Culberson's Graph Coloring Research

Randomized Approaches to NP-Complete Problems

Graph Coloring and Clique finding are two NP-complete optimization problems which are also known, by recent results, to be hard to approximate. On the other hand, it is also known that for a graph drawn at random from all n-vertex graphs, the simple greedy algorithm will yield a coloring within a factor of two with high probability. Iterative techniques can do much better in reasonable time.

This research focuses on the two-sided approach of trying to find better iterative and heuristic algorithms, and to determine the limits of these approaches over various classes of graphs. For this latter objective, it is useful to determine classes of graphs which thwart these and most other algorithms.
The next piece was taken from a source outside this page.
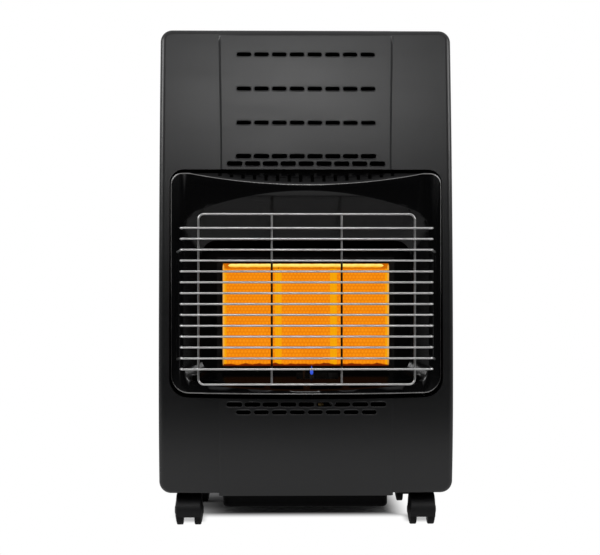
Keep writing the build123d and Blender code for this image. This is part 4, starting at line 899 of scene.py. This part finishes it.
def softbox(name, place, target, width, height, power, colour=(1, 1, 1)):
    lamp = bpy.data.lights.new(name, "AREA")
    lamp.shape = "RECTANGLE"
    lamp.size, lamp.size_y = width, height
    lamp.energy = power
    lamp.color = colour
    lamp.cycles.use_multiple_importance_sampling = True
    holder = bpy.data.objects.new(name, lamp)
    bpy.context.scene.collection.objects.link(holder)
    holder.location = place
    aim = np.array(target, float) - np.array(place, float)
    length = float(np.linalg.norm(aim))
    pitch = math.acos(-aim[2] / length)
    yaw = math.atan2(aim[1], aim[0]) - math.pi / 2
    holder.rotation_euler = (pitch, 0.0, yaw)
    return holder


def lights():
    """One softbox above the front, a narrow upright one each side."""
    softbox("top_softbox", (0.0, -1.95, 1.34), (0, -0.15, 0.6), 0.50, 0.28, 5.6)
    softbox("left_softbox", (-1.7, -0.75, 1.25), (0, 0, 0.6), 1.0, 0.6, 16)
    softbox("right_softbox", (1.7, -0.75, 1.15), (0, 0, 0.6), 1.0, 0.6, 12)


# ---------------------------------------------------------------- camera
CAMERA_Y = -2.364
CAMERA_Z = 0.3542
FOCAL_PX = 1548.0                          # focal length in pixels of a picture 600 wide
PICTURE_W, PICTURE_H = 600.0, 555.0
AXIS_PX = (306.3, 280.7)                   # where the camera's axis meets the picture
TURN = math.radians(1.2)                   # the heater's right side stands a little farther off


def camera():
    lens = bpy.data.cameras.new("camera")
    lens.sensor_width = 36.0
    lens.lens = FOCAL_PX / PICTURE_W * lens.sensor_width
    lens.shift_x = (PICTURE_W / 2 - AXIS_PX[0]) / PICTURE_W
    lens.shift_y = (AXIS_PX[1] - PICTURE_H / 2) / PICTURE_W
    eye = bpy.data.objects.new("camera", lens)
    bpy.context.scene.collection.objects.link(eye)
    pivot_y = BELLY_Y
    reach = pivot_y - CAMERA_Y
    eye.location = (-reach * math.sin(TURN), pivot_y - reach * math.cos(TURN), CAMERA_Z)
    eye.rotation_euler = (math.pi / 2, 0.0, -TURN)
    bpy.context.scene.camera = eye


dress_nodes()
front_vents()
rear_vents()
rim_bead()
hot_strip()
side_beads()
plaque_joints()
pilot_flame()
weld_beads()
knob_grip()
knob_pointer()
dial_marks()
hub_caps()
lead_fittings()
floor()
studio_world()
lights()
camera()
bpy.context.scene.view_settings.view_transform = "Standard"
In coloring, TR92-07: Iterated Greedy Graph Coloring and the Difficulty Landscape surveys some previous coloring approaches, describes my Iterated Greedy Approach, and surveys the landscape of k-colorable graphs using a mixture of approaches. Also available is a searchable bibliography of coloring and clique related references in bibtex format and also in compressed postscript format. I welcome additional references, and error corrections; these should be sent to joe@cs.ualberta.ca .

In a paper presented at the DIMACS for the Second Challenge on Cliques, Graph Coloring and Satisfiability, co-authored with Feng Luo, and titled Exploring the k-colorable Landscape with Iterated Greedy we extended the experimental results and the classes of graphs to ones with up to ten thousand vertices. At the same workshop, Mark Brockington presented joint work on the difficulty of hiding independent sets in graphs Camouflaging Independent Sets in Quasi-Random Graphs.
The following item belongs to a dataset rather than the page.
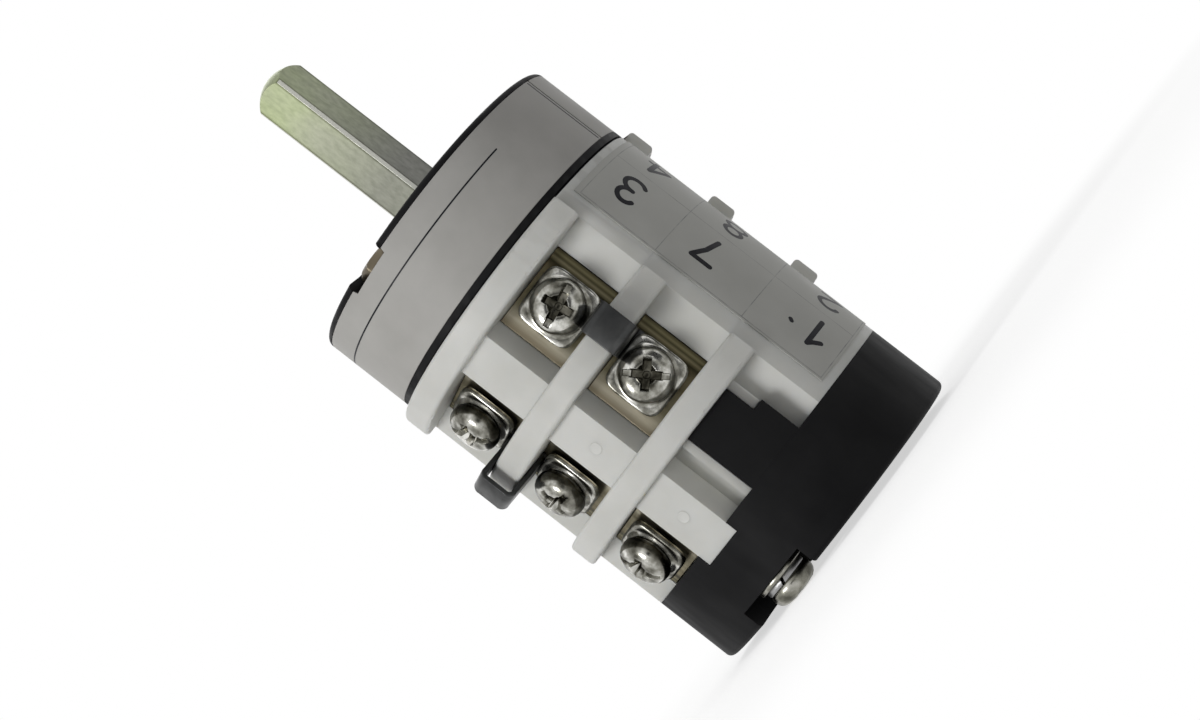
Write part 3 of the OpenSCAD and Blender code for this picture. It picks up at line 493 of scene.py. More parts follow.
# Front label
# White paper glued into the shallow recess of the drum, with one seam, cut out beside the bolts.
LABEL_TOP = -1.15
LABEL_BOTTOM = -15.25
LABEL_INNER_R = 26.34
PAPER_T = 0.15
NOTCH_HALF_DEG = 9.4
NOTCH_DEPTH = 1.95
SEAM_DEG = 5.4
LABEL_SPAN_DEG = 359.2
LABEL_STEPS = 720
PAPER_FOLD_DEG = 40
METAL_FOLD_DEG = 50


def paper(name, light, dark):
    """Label paper: a little clouded, with fine fibres."""
    finish, nodes, links, shader, place = begin_finish(name, 0.5)
    cloud = speckle(nodes, links, place, 120, 4)
    fibre = speckle(nodes, links, place, 2200, 5, (1, 1, 0.3))
    links.new(graded(nodes, links, cloud, [(0.35, dark), (0.65, light)]), shader.inputs["Base Color"])
    links.new(spread(nodes, links, cloud, 0.42, 0.6), shader.inputs["Roughness"])
    relief(nodes, links, shader, [(cloud, 0.02 * MM), (fibre, 0.004 * MM)])
    shader.inputs["Specular IOR Level"].default_value = 0.22
    return finish


def on_drum(radius, degrees, z):
    """A point on a cylinder round the shaft, in millimetres."""
    a = math.radians(degrees)
    return radius * math.cos(a), radius * math.sin(a), z


def keep_edges_sharp(mesh, degrees):
    """Marks the edges that fold by more than this angle, so the rest shade smoothly."""
    mesh.set_sharp_from_angle(angle=math.radians(degrees))


def wrapped_sheet(rows, radius, top_and_bottom, start, end, steps):
    """A sheet of paper bent round the shaft's axis. Its top and bottom edges may change along it."""
    made = bmesh.new()
    rings = []
    for i in range(steps + 1):
        degrees = start + (end - start) * i / steps
        top, bottom = top_and_bottom(degrees)
        levels = [bottom + (top - bottom) * j / rows for j in range(rows + 1)]
        outer = ring_of(made, [on_drum(radius + PAPER_T, degrees, z) for z in levels])
        inner = ring_of(made, [on_drum(radius, degrees, z) for z in levels])
        rings.append(outer + inner[::-1])
    tube(made, rings)
    mesh = closed_mesh(made, "sheet")
    keep_edges_sharp(mesh, PAPER_FOLD_DEG)
    return mesh


def front_label_edges(degrees):
    for bolt in (-90, 90, 270):
        if abs(degrees - bolt) < NOTCH_HALF_DEG:
            return -NOTCH_DEPTH, LABEL_BOTTOM
    return LABEL_TOP, LABEL_BOTTOM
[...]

See also Mike Trick's site Second Challenge.

As with many such problems, the difficult instances in graph coloring seem to be found mostly on a narrow ``ridge'' of graphs with particular properties. Current research is focused on better understanding the structures and qualities that make up the graphs found in this region of graph space.

A study looking for harder classes of graphs was presented at the CP95 Workshop on Studying and Solving Really Hard Problems held September 23, 1995 in Cassis, France. This paper, Hiding our colors co-authored with Adam Beacham and Denis Papp, presents first results from a generating program available here. (The paper is also available via ftp://ftp.cs.ualberta.ca/pub/joe/Preprints/ssrhpclr.ps.gz). This program generates graphs which have a hidden $k$-coloring.